As site developers and solution providers it is easy to lose sight of the people who need to use the wonders we build and force them into change that is unnecessary and burdensome. We spend a great deal of time with our creations becoming intimately familiar with them. We know their navigation structures like the back of our own hands; the order makes perfect sense to us. It is that very familiarity that blinds us to the experience a fresh pair of eyes will have when they visit our site for the first time.

Evaluate your site design with this litmus test. When you go to a page is the purpose of the page obvious or do you have to “know” where, how, and why things work? If you need prior knowledge about a site or tool to understand what it does and what is expected of you then your design fails. I will always take the position there is great value to a simplified interface and information flow if for no other reason than it frees the user’s mind to concentrate on the important aspects of the task at hand.

Design to be forgotten

If you create a solution architecture that requires your users to retain an understanding of the site/tool operation between uses your design fails. In some cases it can be months between application uses and the information on the application’s operation will be lost from your users within days. Your options are to create pages of help documentation or design your site so it can be “relearned” each time it is accessed. Be warned however this is a tricky balance to maintain; ease of use without being repetitive for frequent visitors.
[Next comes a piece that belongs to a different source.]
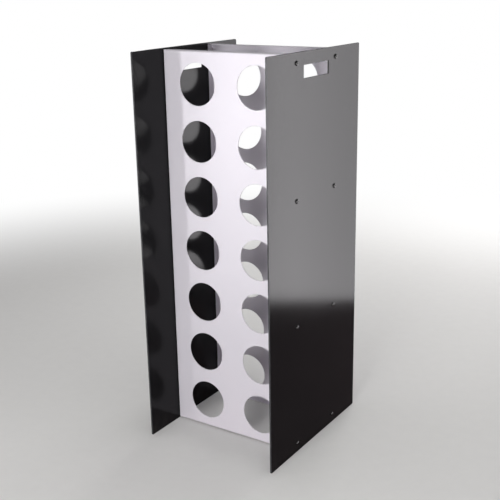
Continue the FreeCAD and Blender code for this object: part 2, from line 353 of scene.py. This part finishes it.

Avoid creating blind spots

When working on a web site there is always an inclination to put information we deem important on the home page. The trap this creates is the production of “blind spots” on the page. For example, it’s popular to put a list of the team members working on a project on the home page of a site. When you visit the site for the first time it’s interesting information. When you visit the site for the fifth time it’s a waste of space on the page. Pages that will be heavily trafficked by design need to avoid blind spots whenever possible. Information must be relevant, timely, and concise.

Moving forward

Think carefully about the sites you visit and the things you like and don’t like. Design simply. Once you finish your design wait a couple of days then go back and remove anything that doesn’t absolutely need to be there. Remember you can always entice a user with something new but when they’ve seen everything at once there’s no surprises.